Golf is not a game for the faint of heart.
I figured that much out when I hit my very first drive. Only it wasn’t really a drive. More like a spectacular slice. I stepped up to the first tee at my tiny nine-hole course in desolate Hemet, took aim and with a mighty stroke rocketed the ball directly into the lake not 15 yards away. Not exactly a good start to the career.
“Son, you’ve just been introduced to the Salter Slice,” my dad chuckled.
Apparently that shot is so notorious within my bloodlines that my forefathers have branded it with a name. Confident and bursting with a “let’s-show-him-how-it’s-done” mentality, my father strolled up to the tee and deposited a splashdown shot not two yards from where mine went.
“This obviously runs in the family,” I mumbled, dodging a broken tee as my dad grumbled to himself.
Golf is at once beautiful and maddening. It is the rare game that simultaneously makes you feel like you’re a genius one moment and a dunce just seconds later. It breaks your heart and inflates your ego. Golf is the only sport that makes me want to give it up for good 50 percent of the time I’m playing. This usually occurs after I’ve launched a searing 7-iron approach directly into a pine tree.

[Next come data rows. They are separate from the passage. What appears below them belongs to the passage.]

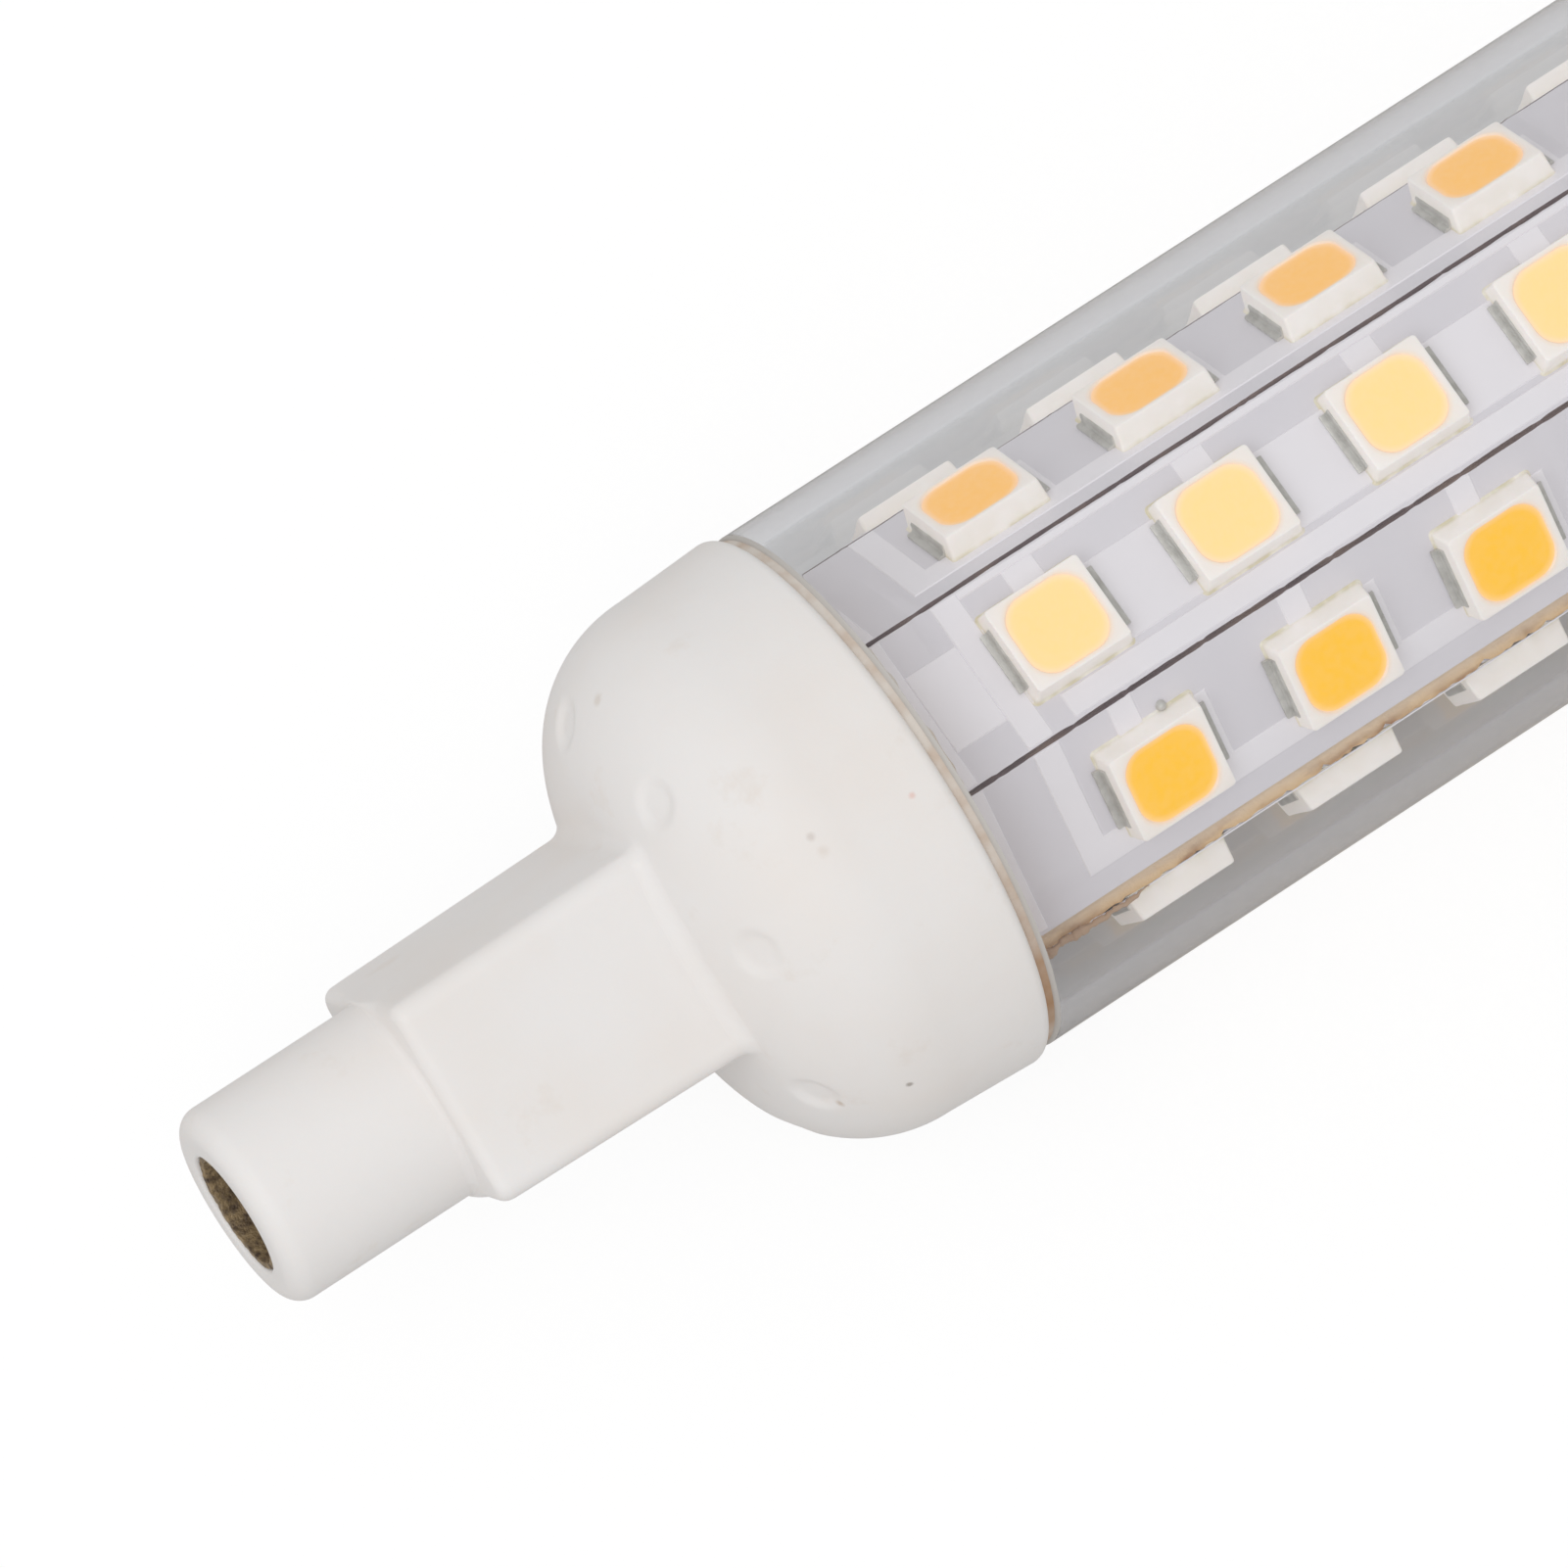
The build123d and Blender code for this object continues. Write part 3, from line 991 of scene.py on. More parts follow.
@dataclass
class FoldedCage:
    """The folded board as seen from its strips.

    Attributes:
        sizes: Sizes of the lamp.
        angles: Outward direction of each strip, from straight up towards -Y.
        corners: (strips + 1, 2) outer corner points as y and z.
    """

    sizes: LampSizes = SIZES
    angles: list[float] = field(init=False)
    corners: np.ndarray = field(init=False)

    def __post_init__(self) -> None:
        """Walks round the folds, one strip's width at a time, and puts the corners in place."""
        self.angles = [self.sizes.first_strip_angle]
        for fold in self.sizes.folds:
            self.angles.append(self.angles[-1] - fold)
        corners = [np.zeros(2)]
        for angle in self.angles:
            corners.append(corners[-1] + self.across(angle) * self.sizes.strip_width)
        points = np.array(corners)
        middle = points[: self.sizes.strip_count].mean(0)
        self.corners = points - middle + np.array([self.sizes.cage_back, -self.sizes.cage_drop])

    @staticmethod
    def outward(angle: float) -> np.ndarray:
        """Outward direction at an angle, as y and z."""
        return np.array([-math.sin(math.radians(angle)), math.cos(math.radians(angle))])

    @staticmethod
    def across(angle: float) -> np.ndarray:
        """Direction across a strip at an angle, as y and z."""
        return np.array([math.cos(math.radians(angle)), math.sin(math.radians(angle))])

    def place(self, strip: int, local: np.ndarray) -> np.ndarray:
        """Maps strip coordinates to the lamp: the strip's middle + y times across + z times outward.

        Args:
            strip: Number of the strip from 0.
            local: (n, 3) points: x along the lamp, y across the strip from its middle, z outwards.

        Returns:
            (n, 3) points in the lamp's frame, in millimetres.
        """
        middle = (self.corners[strip] + self.corners[strip + 1]) / 2
        across, outward = self.across(self.angles[strip]), self.outward(self.angles[strip])
        plane = middle + local[:, 1:2] * across + local[:, 2:3] * outward
        return np.column_stack([local[:, 0], plane])

    def led_centres(self, strip: int) -> np.ndarray:
        """X of each LED of a strip; neighbouring strips are staggered."""
        first = self.sizes.first_led_odd if strip % 2 == 0 else self.sizes.first_led_even
        return self.sizes.rim_face + first + self.sizes.led_pitch * np.arange(self.sizes.leds_per_strip)


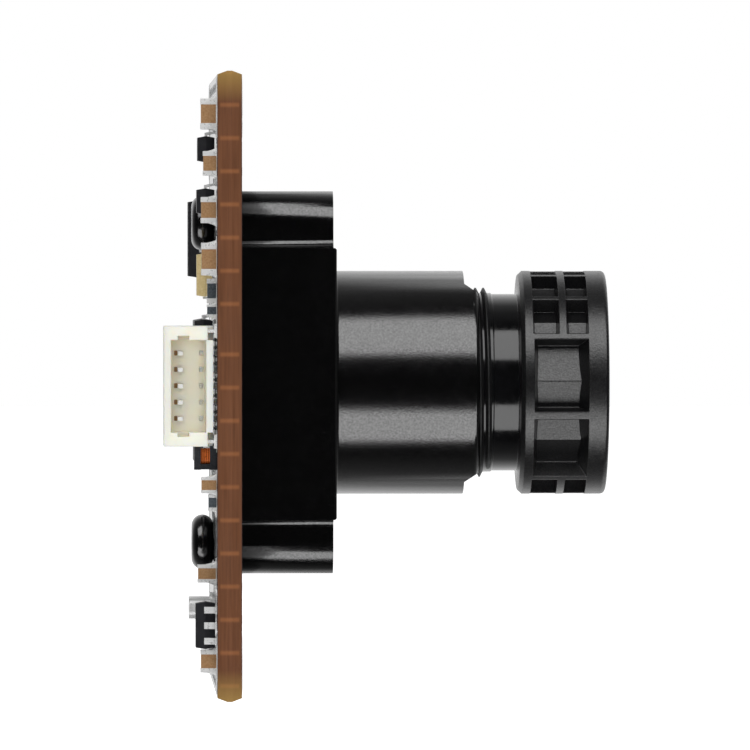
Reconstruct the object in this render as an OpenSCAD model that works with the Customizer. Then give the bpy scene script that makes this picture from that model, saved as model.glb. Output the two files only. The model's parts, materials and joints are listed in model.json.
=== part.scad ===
// Board camera module: a square circuit board that carries an image sensor under a screwed-on
// lens holder on its front face, and its electronics and cable socket on its back face.
// X runs along the optical axis and out of the lens, Z is up. The origin is the centre of the
// board's front face. The socket opens towards -Y.

/* [Board] */
// Side of the square board at its two faces
board_size = 38; // [38:0.5:42]
// Thickness of the board
board_t = 1.5; // [1.2:0.1:1.6]
// How far the snapped score line stands proud round the edge
score_ridge = 0.22; // [0.05:0.01:0.3]
// Spacing of the four corner mounting holes
hole_spacing = 34; // [33:0.5:34]
// Radius of the corner mounting holes
hole_r = 1.1; // [1:0.05:1.3]

/* [Lens holder] */
// Side of the square base block
block_w = 17; // [16:0.25:17]
// Height of the base block over the board
block_h = 6.05; // [5.5:0.05:6.5]
// Distance from the optical axis to each screw ear
ear_reach = 10; // [10:0.1:10.4]
// Radius of the half-round screw ears
ear_r = 2; // [1.8:0.1:2.2]
// Outer radius of the round barrel
barrel_r = 7; // [6.9:0.05:7.3]
// Distance from the board to the rim of the barrel
rim_x = 15; // [14:0.25:15]
// Radius of the bore that the lens screws into
bore_r = 6.02; // [6.01:0.01:6.04]

/* [Lens] */
// Radius over the crests of the lens thread
thread_r = 5.94; // [5.9:0.01:5.96]
// Radius of the plain neck behind the grip ring
neck_r = 5.55; // [5.5:0.01:5.6]
// Outer radius of the grip ring
ring_r = 7; // [6.8:0.05:7.2]
// Gap between the rim and the grip ring at rest
focus_gap = 2.5; // [2.4:0.05:2.6]
// Length of the lens in front of the rim
lens_reach = 8.06; // [8:0.02:8.2]
// Distance from the axis to the flats under the grip pockets
core_flat = 5.88; // [5.8:0.02:5.95]
// Angle of the mould parting line round the axis, from -Y towards +Z
parting = -16.6; // [-30:0.2:0]

/* [Cable socket] */
// Number of contacts
contacts = 5; // [2:1:5]
// Spacing of the contacts
contact_pitch = 1; // [1:0.05:1.1]
// Height of the socket over the board
socket_h = 3.26; // [3.1:0.02:3.4]
// Depth of the socket behind its mouth
socket_d = 4.25; // [4:0.05:4.5]

/* [Hidden] */
$fn = 64;

eps = 0.01;

// ---- Stations along the optical axis, from the board outwards
thread_end_x = rim_x + 0.9;
neck_end_x = rim_x + focus_gap;
band_x = neck_end_x + 0.25;
front_x = rim_x + lens_reach;
lens_rear_x = rim_x - 8;
shoulder_x = rim_x - 0.5;
stop_x = shoulder_x + 0.8;
seat_x = rim_x + 5.7;
run_out_x = rim_x - 3;

// ---- Holder
wall = 1.25;
roof = 1.45;
block_draft = 0.075;
ear_h = block_h - 0.05;
ear_fillet = 0.5;
pilot_r = 0.8;
pilot_depth = 4.6;
slot_depth = 0.86;
slot_half_in = 6.2;
slot_half_out = 5.6;
rim_round = 0.35;

// ---- Lens
thread_root = 5.62;
barrel_bore = 4.65;
rear_bore = 4.3;
seat_bore = 5;
element_r = 4.62;
rear_r = 4.27;

// ---- Board furniture
screw_r = 1;
screw_hole_r = 1.1;
screw_head_r = 1.72;
screw_head_h = 1.36;
screw_length = 6;
ridge_land = 0.3;

// Lays a shape that stands on local Z along the optical axis, starting at x
module along_axis(x = 0) translate([x, 0, 0]) rotate([0, 90, 0]) children();

// Stands a shape on the board's back face: local X becomes Z, local Y stays Y
module on_back(y, z) translate([-board_t, y, z]) rotate([0, -90, 0]) children();

// A slab centred on the axes whose lowest face is at z
module slab(size, z = 0) translate([-size[0] / 2, -size[1] / 2, z]) cube(size);

// A rectangle with four rounded corners
module round_rect(w, h, r) {
    square([w - 2 * r, h], center = true);
    square([w, h - 2 * r], center = true);
    for (sx = [-1, 1], sy = [-1, 1])
        translate([sx * (w / 2 - r), sy * (h / 2 - r)]) circle(r);
}

// A square prism along X with its own profile on all four sides, given as [x, half width]
module square_turned(profile) {
    outline = concat(profile, [for (i = [len(profile) - 1 : -1 : 0]) [profile[i][0], -profile[i][1]]]);
    reach = 40;
    intersection() {
        rotate([90, 0, 0]) translate([0, 0, -reach]) linear_extrude(2 * reach) polygon(outline);
        translate([0, 0, -reach]) linear_extrude(2 * reach) polygon(outline);
    }
}

// ============================ Board ============================
module circuit_board() {
    half = board_size / 2;
    mid = board_t / 2;
    color([0.46, 0.3, 0.21]) difference() {
        square_turned([[-board_t, half], [-mid - ridge_land / 2, half + score_ridge],
            [-mid + ridge_land / 2, half + score_ridge], [0, half]]);
        for (sy = [-1, 1], sz = [-1, 1])
            translate([0, sy * hole_spacing / 2, sz * hole_spacing / 2])
                along_axis(-board_t - 1) cylinder(r = hole_r, h = board_t + 2);
        for (side = [-1, 1])
            translate([0, 0, side * ear_reach])
                along_axis(-board_t - 1) cylinder(r = screw_hole_r, h = board_t + 2);
    }
}

// ============================ Image sensor ============================
package_h = 1.5;
well_h = 0.7;
die_h = 0.25;

module sensor_package()
    color([0.85, 0.84, 0.8]) along_axis() difference() {
        linear_extrude(package_h) round_rect(8.6, 9.6, 0.3);
        translate([0, 0, package_h - well_h]) linear_extrude(well_h + 1) round_rect(5.6, 6.8, 0.2);
    }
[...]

“Look out for those trees,” my father inevitably laughed.
Golf, however, has a way of settling the score. When opponents scoff, the golf gods guide their shot into the rough. When you celebrate just a little too long, your next putts lip out. Egos are generally unwelcome on the links. Temper tantrums are equally forbidden, a rule I admit is often extremely hard to adhere by.
Golf courses, in fact, have a long list of accepted rules and proper etiquette. For instance, you never, ever walk in the line of someone else’s putt. Never cheat or move your ball unless you’re willing to take an extra stroke. Don’t lie on the scorecard. Only a few mulligan allowed. (Note: This rule can be adjusted in proportion to the skill of the players involved. In my case, 15-20 mulligan are acceptable). Great shots are only great if someone is there to vouch for them. “Almost” doesn’t cut it. Be a good sport and concede short putts. Always play out the 18th hole.
Many will argue that golf is not a sport. They have obviously never trudged through 18 holes of golf, which takes a good 3 hours, depending on how well you are playing. Not only can it take a physical toll but a mental one as well. It takes some serious cranial fortitude to watch ball after ball escape into the water, across the street, into the sand, into the rough and off the green. (All of these generally happen during my first four or five holes.)
Here at UCLA, we have a pair of spectacular golf teams. The men’s team is the defending national champion, while the women’s team took second a year ago.
Golf is also a great family game. My grandfather taught it to my father and uncle, and my father taught it to me, though there are times (often after an especially futile attempt at hitting a sand wedge) when I wish he hadn’t. I finally got to play a round with my grandfather, who took me out to one of his local courses in Oregon. My grandpa is in his 70s, and yet he whipped me good. I took it in stride, just happy to have the chance to play with the old guy, although I did take the opportunity to needle him for a few stunningly bad drives. The last of these was on the dreaded 18th hole, when his drive traveled into the trees. His next shot went completely sideways, leaving us pondering the laws of physics.
“Shut up,” Grandpa scowled as I laughed a little too loudly.
And that’s what makes golf so great. Even the best of players can look like a rookie sometimes (see: Tiger Woods on the final two holes Sunday at the Masters). Meanwhile, the most inexperienced hackers (me) can look like a champion with just one great shot, giving us a story to tell for years to come.
Speaking of which, have I ever told you about my first birdie putt?